Sen. Dawn Marie Addiego (D-Burlington) also issued a statement throwing her support behind using the unallocated federal dollars to prevent the payroll tax hike.
“We have plenty of federal dollars to go around, and there is no reason businesses should be burdened with an unemployment tax hike when laying off employees was the only way they could stay afloat through last year’s shutdown,” she said.
Republicans criticize Murphy
But Republicans have been much more critical of Murphy, a Democrat who is up for reelection in the fall. All 120 legislative seats will also be on the November ballot this year.
The agreement to phase in over three years the statutorily required payroll tax hike needed to replenish the unemployment fund received bipartisan support in both houses of the Legislature, but more recently, GOP lawmakers have attempted to place the blame for the upcoming increase squarely at Murphy’s feet.
“After fighting so hard to weather the virus and lockdowns that kept customers and workers quarantined at home, companies are in no position to handle a major tax increase,” said Sen. Steve Oroho (R-Sussex), who was one of the lawmakers pitching for tax relief for businesses months ago.
‘The business community needs help’
“Unfortunately, this is only the latest example of the Murphy administration turning its back on the state’s employers,” added Sen.
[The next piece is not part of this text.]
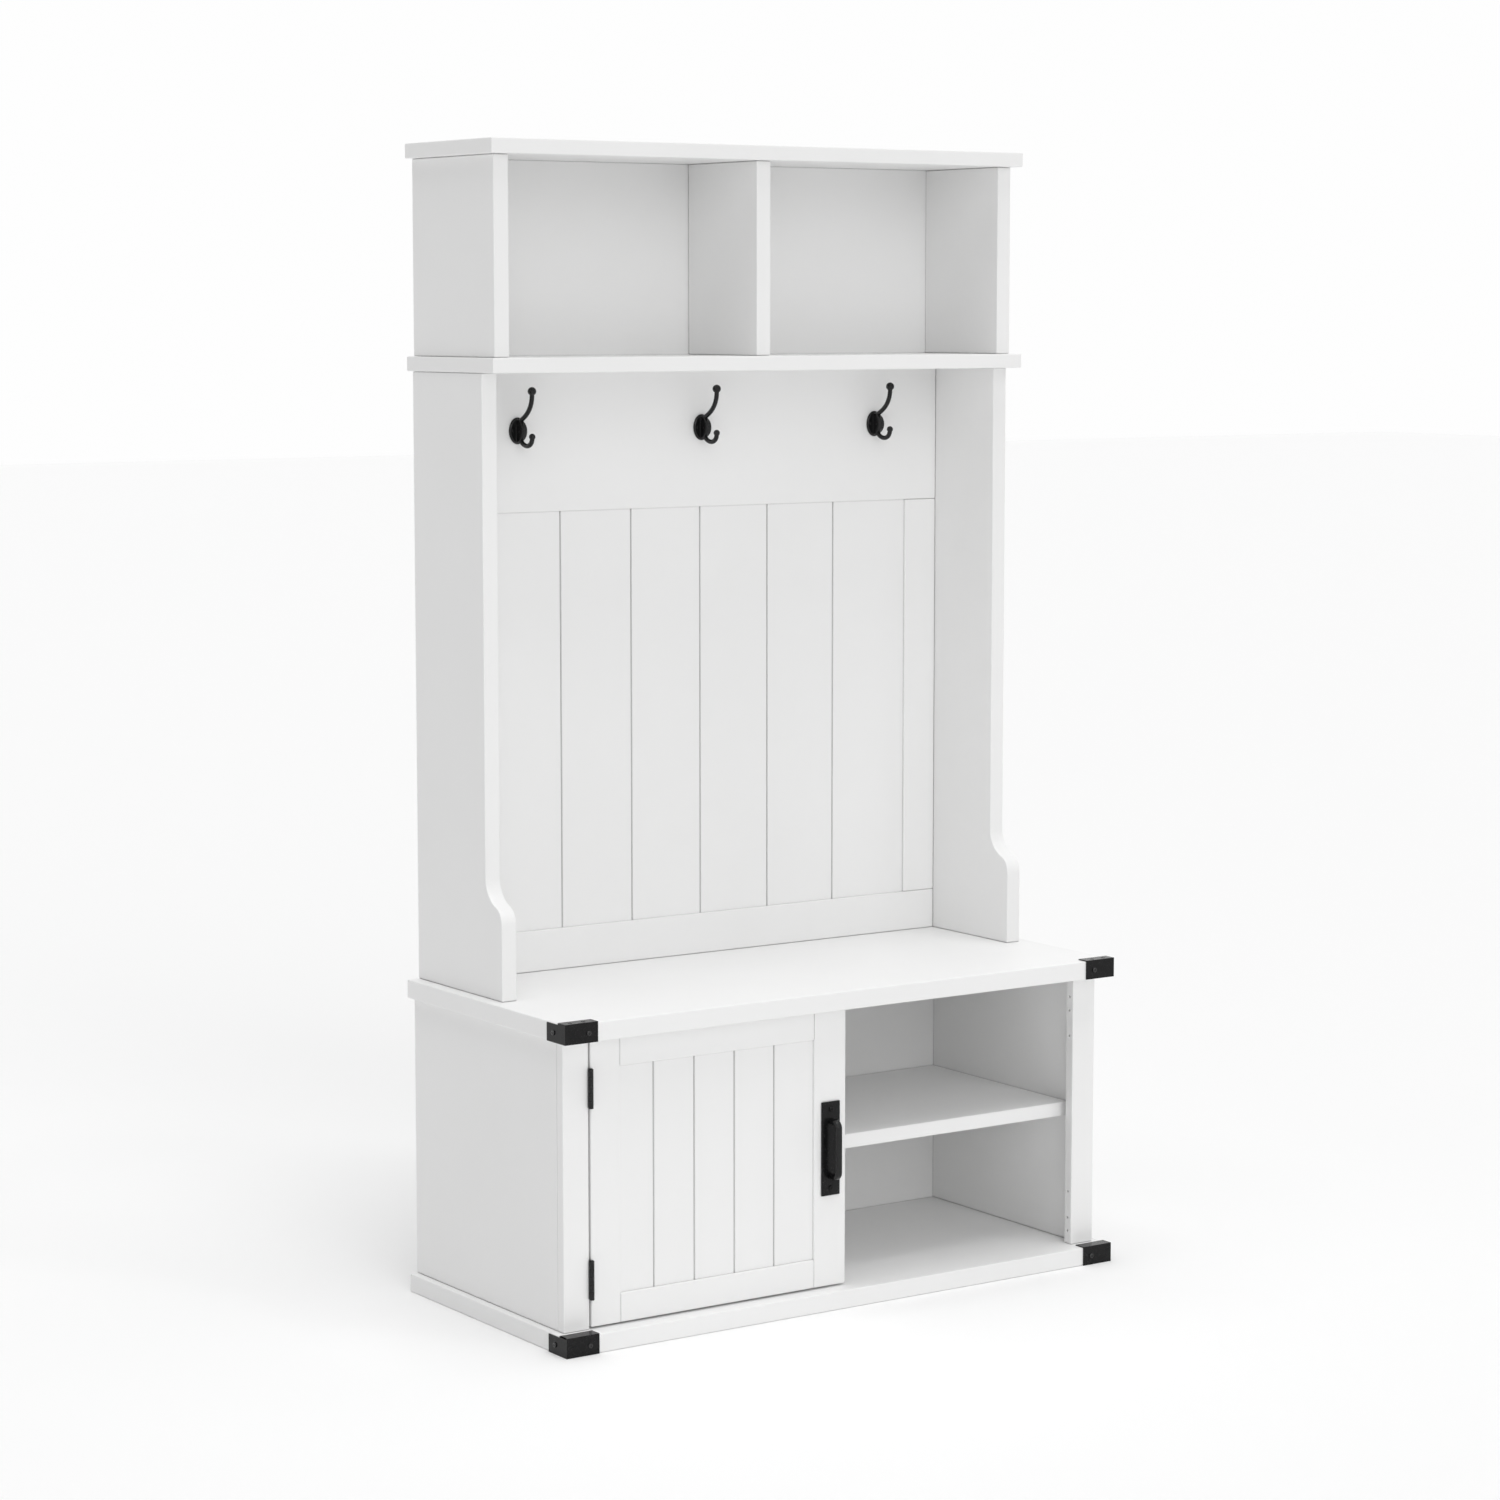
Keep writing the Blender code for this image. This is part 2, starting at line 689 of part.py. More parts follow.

Anthony M. Bucco (R-Morris). “The business community needs help.”
The Murphy administration recently began discussions on where the state could use its still-unallocated portion of federal COVID-19 aid, and the need to replenish the unemployment fund was among dozens of concerns raised by those the administration invited to provide input last month.
But because of how the three-year phase-in was structured, a new law may be needed to override the first pending payroll tax increase, and lawmakers typically go into virtual hibernation in the months leading up to a full legislative election.
Murphy press secretary Alyana Alfaro Post referred to the language related to the federal pandemic aid inserted into the fiscal year 2022 budget when asked about the calls to head off the looming payroll tax increase.
“Decisions on federal spending over $10 (million) must be made with the Legislature,” she said.
She did not respond when asked by NJ Spotlight News if the governor agrees with lawmakers who are now calling for the state to use some of its federal pandemic funding to head off the payroll tax hike before it comes due in October.
Darryl Isherwood, another Murphy spokesperson, pointed back to the law that established the three-year phase-in and said since the state did not receive funding from the American Rescue Plan Act until May “any contribution (from those funds) would have missed the deadline of March 31 for impacting FY22 rates anyway.”
NJ employers received millions in aid
Cecilia Williams, a spokeswoman for Assembly Speaker Craig Coughlin (D-Middlesex), pointed to the millions in aid already sent to New Jersey businesses during the pandemic in response to questions about the pending payroll tax increase.
“To determine the most fiscally responsible uses of American Rescue Plan funds, and whether that includes further UI rate mitigation beyond the three-year easement, the Speaker remains engaged in ongoing discussions with the Governor and Senate President,” Williams said.
The office of Senate President Steve Sweeney (D-Gloucester) also highlighted the assistance for New Jersey businesses while making no promises about blocking the pending payroll tax hike.
“We have provided substantial amounts of financial aid to help businesses make it through the pandemic crisis and to expand operations in an economic recovery, and we acted to ensure the financial health of the unemployment fund by extending replenishment costs over three years,” said Richard McGrath, a spokesman for the Senate Democrats.
“We will review the request to use federal ARP funds with the understanding that these decisions are made in consultation with the Assembly and the Administration,” he said.